• [Do this]:
Output the material beneath exactly, leaving nothing out.
* START Provided data *
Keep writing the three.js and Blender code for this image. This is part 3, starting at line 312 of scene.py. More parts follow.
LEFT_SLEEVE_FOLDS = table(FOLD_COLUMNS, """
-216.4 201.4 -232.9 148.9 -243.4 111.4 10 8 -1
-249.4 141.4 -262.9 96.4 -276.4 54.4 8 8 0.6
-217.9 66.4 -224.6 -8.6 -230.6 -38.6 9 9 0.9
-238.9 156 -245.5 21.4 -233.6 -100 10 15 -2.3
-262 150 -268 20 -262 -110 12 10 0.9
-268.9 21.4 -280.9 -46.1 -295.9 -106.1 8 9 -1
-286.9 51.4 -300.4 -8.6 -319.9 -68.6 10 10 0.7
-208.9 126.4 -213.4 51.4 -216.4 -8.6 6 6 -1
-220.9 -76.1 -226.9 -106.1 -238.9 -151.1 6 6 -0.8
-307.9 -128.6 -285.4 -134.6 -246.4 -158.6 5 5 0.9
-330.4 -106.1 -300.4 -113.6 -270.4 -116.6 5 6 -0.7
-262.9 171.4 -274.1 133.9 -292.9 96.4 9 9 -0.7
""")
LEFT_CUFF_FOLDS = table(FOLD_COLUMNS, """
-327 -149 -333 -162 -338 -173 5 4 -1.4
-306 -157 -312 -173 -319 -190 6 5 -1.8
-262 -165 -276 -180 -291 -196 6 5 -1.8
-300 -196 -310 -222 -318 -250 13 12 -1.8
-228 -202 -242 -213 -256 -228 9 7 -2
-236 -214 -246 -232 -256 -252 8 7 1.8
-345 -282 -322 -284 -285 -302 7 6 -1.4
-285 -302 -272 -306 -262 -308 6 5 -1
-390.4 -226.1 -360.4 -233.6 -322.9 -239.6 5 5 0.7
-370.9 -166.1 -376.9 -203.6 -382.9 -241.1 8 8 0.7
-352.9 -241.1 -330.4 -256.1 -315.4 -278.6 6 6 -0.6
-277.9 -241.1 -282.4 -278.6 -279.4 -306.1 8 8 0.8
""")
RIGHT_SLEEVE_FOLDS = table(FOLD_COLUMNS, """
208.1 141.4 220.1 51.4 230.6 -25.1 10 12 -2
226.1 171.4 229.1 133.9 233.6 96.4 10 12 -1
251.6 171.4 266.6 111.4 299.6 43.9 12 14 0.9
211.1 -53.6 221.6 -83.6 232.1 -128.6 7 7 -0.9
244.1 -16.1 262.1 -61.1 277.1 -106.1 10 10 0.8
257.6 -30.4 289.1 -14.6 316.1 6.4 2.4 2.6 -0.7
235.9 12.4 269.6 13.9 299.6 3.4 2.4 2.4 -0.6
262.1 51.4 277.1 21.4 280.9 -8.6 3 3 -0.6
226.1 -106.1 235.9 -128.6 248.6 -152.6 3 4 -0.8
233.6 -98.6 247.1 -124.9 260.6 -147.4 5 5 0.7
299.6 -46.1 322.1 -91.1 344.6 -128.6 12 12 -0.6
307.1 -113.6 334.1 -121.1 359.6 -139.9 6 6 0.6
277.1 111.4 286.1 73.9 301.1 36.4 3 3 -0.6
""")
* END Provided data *
• [Solution for this task]:
Keep writing the three.js and Blender code for this image. This is part 3, starting at line 312 of scene.py. More parts follow.
LEFT_SLEEVE_FOLDS = table(FOLD_COLUMNS, """
-216.4 201.4 -232.9 148.9 -243.4 111.4 10 8 -1
-249.4 141.4 -262.9 96.4 -276.4 54.4 8 8 0.6
-217.9 66.4 -224.6 -8.6 -230.6 -38.6 9 9 0.9
-238.9 156 -245.5 21.4 -233.6 -100 10 15 -2.3
-262 150 -268 20 -262 -110 12 10 0.9
-268.9 21.4 -280.9 -46.1 -295.9 -106.1 8 9 -1
-286.9 51.4 -300.4 -8.6 -319.9 -68.6 10 10 0.7
-208.9 126.4 -213.4 51.4 -216.4 -8.6 6 6 -1
-220.9 -76.1 -226.9 -106.1 -238.9 -151.1 6 6 -0.8
-307.9 -128.6 -285.4 -134.6 -246.4 -158.6 5 5 0.9
-330.4 -106.1 -300.4 -113.6 -270.4 -116.6 5 6 -0.7
-262.9 171.4 -274.1 133.9 -292.9 96.4 9 9 -0.7
""")
LEFT_CUFF_FOLDS = table(FOLD_COLUMNS, """
-327 -149 -333 -162 -338 -173 5 4 -1.4
-306 -157 -312 -173 -319 -190 6 5 -1.8
-262 -165 -276 -180 -291 -196 6 5 -1.8
-300 -196 -310 -222 -318 -250 13 12 -1.8
-228 -202 -242 -213 -256 -228 9 7 -2
-236 -214 -246 -232 -256 -252 8 7 1.8
-345 -282 -322 -284 -285 -302 7 6 -1.4
-285 -302 -272 -306 -262 -308 6 5 -1
-390.4 -226.1 -360.4 -233.6 -322.9 -239.6 5 5 0.7
-370.9 -166.1 -376.9 -203.6 -382.9 -241.1 8 8 0.7
-352.9 -241.1 -330.4 -256.1 -315.4 -278.6 6 6 -0.6
-277.9 -241.1 -282.4 -278.6 -279.4 -306.1 8 8 0.8
""")
RIGHT_SLEEVE_FOLDS = table(FOLD_COLUMNS, """
208.1 141.4 220.1 51.4 230.6 -25.1 10 12 -2
226.1 171.4 229.1 133.9 233.6 96.4 10 12 -1
251.6 171.4 266.6 111.4 299.6 43.9 12 14 0.9
211.1 -53.6 221.6 -83.6 232.1 -128.6 7 7 -0.9
244.1 -16.1 262.1 -61.1 277.1 -106.1 10 10 0.8
257.6 -30.4 289.1 -14.6 316.1 6.4 2.4 2.6 -0.7
235.9 12.4 269.6 13.9 299.6 3.4 2.4 2.4 -0.6
262.1 51.4 277.1 21.4 280.9 -8.6 3 3 -0.6
226.1 -106.1 235.9 -128.6 248.6 -152.6 3 4 -0.8
233.6 -98.6 247.1 -124.9 260.6 -147.4 5 5 0.7
299.6 -46.1 322.1 -91.1 344.6 -128.6 12 12 -0.6
307.1 -113.6 334.1 -121.1 359.6 -139.9 6 6 0.6
277.1 111.4 286.1 73.9 301.1 36.4 3 3 -0.6
""")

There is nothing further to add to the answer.